22 de janeiro de 2010

meus olhos, teus olhos

A principal diferença entre nós era que os meus olhos eram brilhantes e os dele eram opacos. Desse fato subentendem-se todas as demais diferenças das nossas feições, personalidades e expectativas, diferenças que se traduziam em interesses e manias, comidas preferidas, velocidade de beber cerveja, modo de utilizar a língua durante o beijo, operadora do celular, peixe preferido no rodízio japonês e etc.

No bar, os meus olhos passeavam de um amigo para o outro, para o copo, para o garçon, para a bunda do cara da mesa de sinuca do lado, para o celular, quando encontravam os olhos dele, sorriam, fechavam-se de tão brilhantes e ali, fechados, é bem provável que se revirassem de entusiasmo. Já ele, olhava para dentro ou para longe, não sei ao certo, sei que não era para a cerveja, nem para o taco de bilhar, nem para mim.

Durante o filme, meus olhos se dividiam entre a tela e a poltrona do lado, cheios de expectativa, apertavam-se ao menor toque da mão dele e eu acabava por fechá-los para garantir que não saltariam para fora. Os dele olhavam o filme e quando olhavam para mim, estavam decididos a me beijar e era tudo muito simples.

Longe dele, meus olhos brilhavam de saudade e desespero, umideciam-se na agonia daquele silêncio e quando voltavam a ver o par de olhos opacos, estes estavam impecavelmente iguais a antes e assim, meus olhos brilhantes ficavam presos à indiferença daquele olhar tranquilo e vazio.

Não dava mais. Estava a ponto de enlouquecer. Decidia sumir, desligava o celular, deitava na cama, me revirava, voltava a ligar, nada. Nada, nada... Vesti um véu, impedi que ele visse meus olhos, mas não adiantou e mesmo sem serem vistos, eles continuavam a brilhar a cada pedaço de pizza, cada bola de sinuca encaçapada, cada risada à toa.

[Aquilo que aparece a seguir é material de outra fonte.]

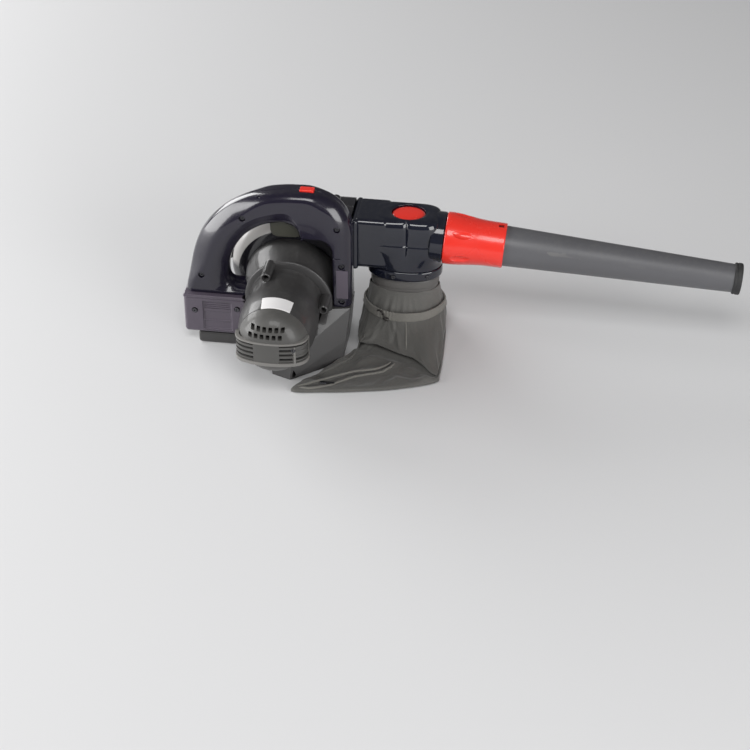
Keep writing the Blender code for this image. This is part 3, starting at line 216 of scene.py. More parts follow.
def dust_group():
    """Dry dust that settles on faces that look up."""
    group, tree, given = new_group(
        "settled_dust", [("Amount", "NodeSocketFloat", 0.1)], [("Dust", "NodeSocketFloat")]
    )
    place = tree.add("ShaderNodeTexCoord").outputs["Object"]
    speckle = tree.add("ShaderNodeTexNoise", inputs={"Vector": place, "Scale": 170.0, "Detail": 6.0})
    normal = tree.add("ShaderNodeNewGeometry").outputs["Normal"]
    upward = tree.add("ShaderNodeSeparateXYZ", inputs={0: normal}).outputs["Z"]
    lying = tree.spread(upward, 0.2, 1.0)
    grains = tree.spread(speckle.outputs[0], 0.45, 0.75)
    dust = tree.maths("MULTIPLY", tree.maths("MULTIPLY", lying, grains), given["Amount"])
    tree.add("NodeGroupOutput", inputs={"Dust": dust})
    return group


def weave_group():
    """A plain weave of thick and thin threads, read from the cloth's own layout."""
    group, tree, given = new_group(
        "bag_weave",
        [("Layout", "NodeSocketVector", None), ("Threads", "NodeSocketFloat", 900.0)],
        [("Height", "NodeSocketFloat"), ("Thread Tone", "NodeSocketFloat"), ("Cloudy", "NodeSocketFloat")],
    )
    parts = tree.add("ShaderNodeSeparateXYZ", inputs={0: given["Layout"]})
    across = tree.maths("SINE", tree.maths("MULTIPLY", parts.outputs["X"], given["Threads"]))
    along = tree.maths("SINE", tree.maths("MULTIPLY", parts.outputs["Y"], given["Threads"]))
    over = tree.maths("MULTIPLY", across, along)
    slub = tree.add("ShaderNodeTexNoise", inputs={"Vector": given["Layout"], "Scale": 420.0, "Detail": 3.0})
    height = tree.maths("ADD", tree.maths("MULTIPLY", over, 0.5), slub.outputs[0])
    tone = tree.spread(height, -0.2, 1.2)
    cloud = tree.add("ShaderNodeTexNoise", inputs={"Vector": given["Layout"], "Scale": 16.0, "Detail": 5.0})
    tree.add("NodeGroupOutput", inputs={"Height": height, "Thread Tone": tone,
                                        "Cloudy": tree.spread(cloud.outputs[0], 0.3, 0.7)})
    return group


def start_material(name):
    """A material with only its shader and its output left in it."""
    made = bpy.data.materials.new(name)
    made.use_nodes = True
    shader = made.node_tree.nodes["Principled BSDF"]
    return made, Tree(made.node_tree), shader


def moulded(name, tone, rubbed_tone, roughness, grain, depth, scuff, dust, gloss=0.0, mottle=0.12,
            painted_lip_highlight=False):
    """A moulded plastic: its colour, its sheen, the grain of its mould, and how much it has been handled."""
    made, tree, shader = start_material(name)
    surface = tree.add("ShaderNodeGroup", node_tree=mould_grain, inputs={"Grain Size": grain})
    worn = tree.add("ShaderNodeGroup", node_tree=scuffs, inputs={"Amount": scuff})
    settled = tree.add("ShaderNodeGroup", node_tree=settled_dust, inputs={"Amount": dust})
    darker = tuple(c * (1.0 - mottle) for c in tone[:3]) + (1.0,)
    base = tree.blend_colour(surface.outputs["Mottle"], tone, darker)
    base = tree.blend_colour(worn.outputs["Scratches"], base, rubbed_tone)
    base = tree.blend_colour(settled.outputs["Dust"], base, colour(150, 146, 138))
    # Paints a pale crescent on the scroll's sloping lip: a painted highlight that stands in for the lamps' reflection.
    if painted_lip_highlight:
        base = tree.blend_colour(painted_highlight_on_scroll_lip(tree), base, colour(206, 203, 200))
    tree.tree.links.new(base, shader.inputs["Base Color"])
    rough = tree.maths("ADD", tree.maths("MULTIPLY", surface.outputs["Mottle"], 0.05), roughness)
    rough = tree.maths("ADD", rough, tree.maths("MULTIPLY", worn.outputs["Rubbed"], 0.10))
    rough = tree.maths("ADD", rough, tree.maths("MULTIPLY", settled.outputs["Dust"], 0.5))
    tree.tree.links.new(rough, shader.inputs["Roughness"])
    bump = tree.add("ShaderNodeBump", inputs={"Height": surface.outputs["Height"], "Distance": depth})
    bump.inputs["Strength"].default_value = 0.5
    tree.tree.links.new(bump.outputs[0], shader.inputs["Normal"])
    shader.inputs["IOR"].default_value = 1.50
    if gloss:
        shader.inputs["Coat Weight"].default_value = gloss
        shader.inputs["Coat Roughness"].default_value = 0.06
    return made


def painted_highlight_on_scroll_lip(tree):
    """One on the scroll's sloping lip behind the hand hole, where a pale crescent is painted as a highlight in place of
    the lamps' reflection.
    """
    places = tree.add("ShaderNodeSeparateXYZ", inputs={0: tree.add("ShaderNodeTexCoord").outputs["Object"]})
    across = tree.maths("POWER", places.outputs["X"], 2.0)
    up = tree.maths("POWER", tree.maths("SUBTRACT", places.outputs["Z"], 0.084), 2.0)
    lip = tree.spread(tree.maths("ADD", across, up), 0.0754**2, 0.0762**2)
    lip = tree.maths("MULTIPLY", lip, tree.spread(places.outputs["X"], -0.0275, -0.0285))
    lip = tree.maths("MULTIPLY", lip, tree.spread(places.outputs["Z"], 0.090, 0.100))
    return tree.maths("MULTIPLY", lip, tree.spread(places.outputs["Y"], 0.040, 0.036))


def metal(name, tone, roughness, grain):
    made, tree, shader = start_material(name)
    surface = tree.add("ShaderNodeGroup", node_tree=mould_grain, inputs={"Grain Size": grain})
    worn = tree.add("ShaderNodeGroup", node_tree=scuffs, inputs={"Amount": 0.8})
    darker = tuple(c * 0.6 for c in tone[:3]) + (1.0,)
    tree.tree.links.new(tree.blend_colour(surface.outputs["Mottle"], tone, darker), shader.inputs["Base Color"])
    rough = tree.maths("ADD", tree.maths("MULTIPLY", worn.outputs["Rubbed"], 0.2), roughness)
    tree.tree.links.new(rough, shader.inputs["Roughness"])
    bump = tree.add("ShaderNodeBump", inputs={"Height": surface.outputs["Height"], "Distance": 0.00004})
    tree.tree.links.new(bump.outputs[0], shader.inputs["Normal"])
    shader.inputs["Metallic"].default_value = 1.0
    return made


def cloth_finish(name, tone, threads):
    """Woven nylon: its threads, its soft sheen and slow changes where it has been washed and rubbed."""
    made, tree, shader = start_material(name)
    layout = tree.add("ShaderNodeUVMap", uv_map="cloth_layout").outputs[0]
    threads_of = tree.add("ShaderNodeGroup", node_tree=bag_weave, inputs={"Layout": layout, "Threads": threads})
    lighter = tuple(min(c * 1.9, 1.0) for c in tone[:3]) + (1.0,)
    darker = tuple(c * 0.62 for c in tone[:3]) + (1.0,)
    base = tree.blend_colour(threads_of.outputs["Thread Tone"], darker, lighter)
    base = tree.blend_colour(tree.maths("MULTIPLY", threads_of.outputs["Cloudy"], 0.35), base, tone)
    tree.tree.links.new(base, shader.inputs["Base Color"])
    rough = tree.spread(threads_of.outputs["Cloudy"], 0.0, 1.0, 0.62, 0.8)
    tree.tree.links.new(rough, shader.inputs["Roughness"])
    bump = tree.add("ShaderNodeBump", inputs={"Height": threads_of.outputs["Height"], "Distance": 0.00018})
    bump.inputs["Strength"].default_value = 0.6
    tree.tree.links.new(bump.outputs[0], shader.inputs["Normal"])
    shader.inputs["Sheen Weight"].default_value = 0.25
    shader.inputs["Sheen Roughness"].default_value = 0.5
    return made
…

Quando ébrios, meus olhos podiam jurar que os olhos dele correspondiam ao brilho e então brilhavam tanto, mas tanto, que eu acabava perdendo a noção de onde começava e terminava o brilho de cada um e fechava os olhos por muito tempo, o mais que podia, até voltar a abri-los e, com dor de cabeça, constatar os olhos dele ainda opacos. Desesperada, tapava-os com as duas mãos para não vê-los mais, ele segurava minhas mãos e beijava-as, dizendo que eu era louca, "você é louca baby, louca e sexy, fica ainda mais sexy com seus óculos de grau" e eu cedia sempre.

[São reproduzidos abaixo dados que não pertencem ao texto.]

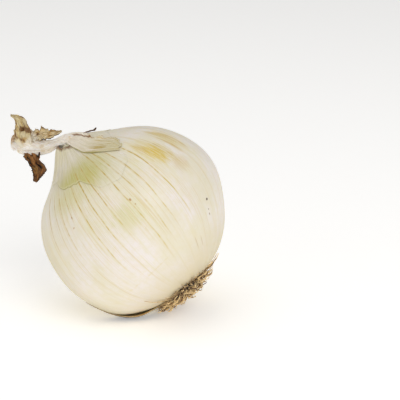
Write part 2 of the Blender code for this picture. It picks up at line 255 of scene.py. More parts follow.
class Finish:
    # a small hand for wiring a Principled material
    def __init__(self, name, roughness=0.5, **settings):
        self.material = bpy.data.materials.new(name)
        self.material.use_nodes = True
        self.tree = self.material.node_tree
        self.shader = self.tree.nodes["Principled BSDF"]
        self.set("Roughness", roughness)
        for key, value in settings.items():
            self.set(key, value)

    def set(self, socket, value):
        self.put(value, self.shader.inputs[socket])

    def put(self, value, socket):
        if isinstance(value, bpy.types.NodeSocket):
            self.tree.links.new(value, socket)
        else:
            socket.default_value = value

    def node(self, kind, inputs=None, output=0, **settings):
        made = self.tree.nodes.new(kind)
        for key, value in settings.items():
            setattr(made, key, value)
        for key, value in (inputs or {}).items():
            self.put(value, made.inputs[key])
        return made.outputs[output]

    def soften(self, weight, depth, radius=(1.0, 0.75, 0.4)):  # light that sinks in
        self.set("Subsurface Weight", weight)
        self.set("Subsurface Radius", radius)
        self.set("Subsurface Scale", depth)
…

Mas o que é demais é demais e meus olhos foram encontrar brilho em outros lugares, na literatura, na música e mesmo em outros olhos que me olhavam brilhantes e entusiasmados, tais quais os meus outrora foram. Fiquei ofuscada, encantada e então me desprendi dos olhos opacos para sempre. Mas meu olhar de tanto que tinha brilhado, deixou nesses olhos todo o brilho que tivera e todas as lágrimas também, então tornaram-se opacos.

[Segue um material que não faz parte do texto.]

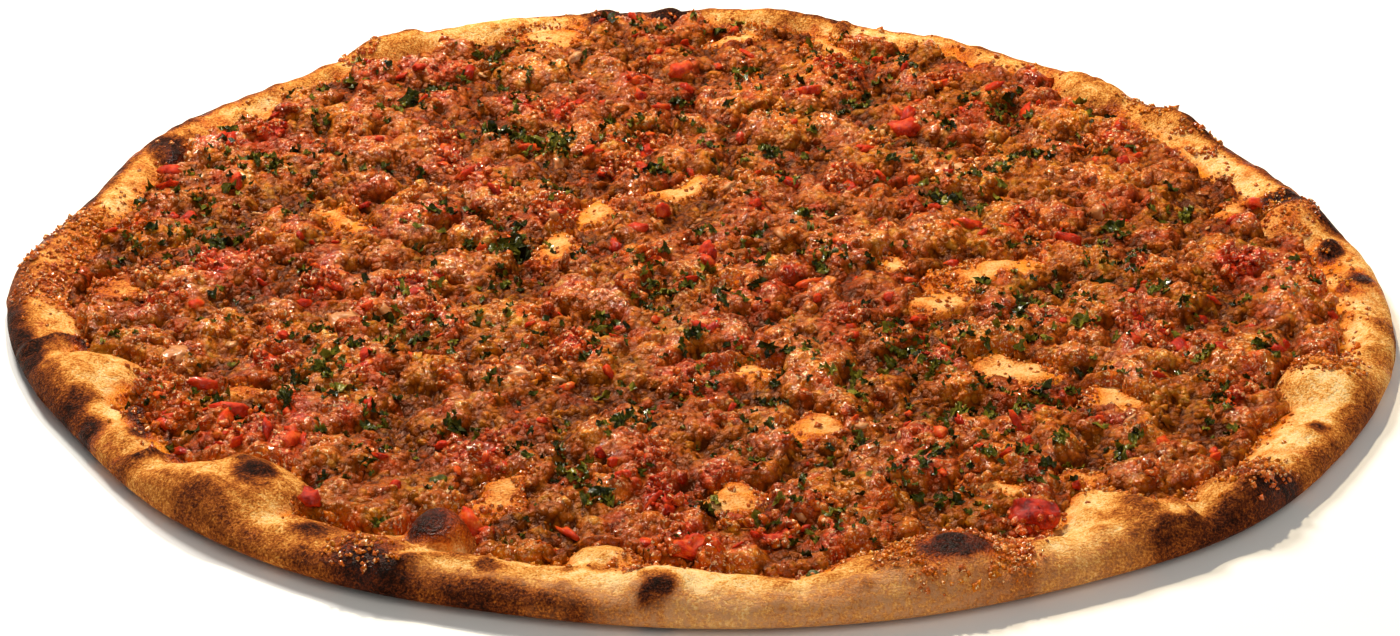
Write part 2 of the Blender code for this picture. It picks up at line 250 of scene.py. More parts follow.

Que tristeza não poder corresponder aos olhares brilhantes, e logo também não às palavras intensas, aos sorrisos excitados, às ilusões e expectativas. Não adianta: aqueles olhos absorveram todo o brilho dos meus e nem por isso tronaram-se brilhantes, absorveram e deram fim nisso, como um buraco negro, e certamente eu já absorvi alguns brilhos de olhares sem nem me dar conta disso. Assim, numa reação em cadeia, vão se absorvendo todos os brilhos de todo mundo e pode-se dizer que os únicos que conservam os olhos brilhantes são os que nunca puderam, quiseram ou tiveram que esquecer um par de olhos.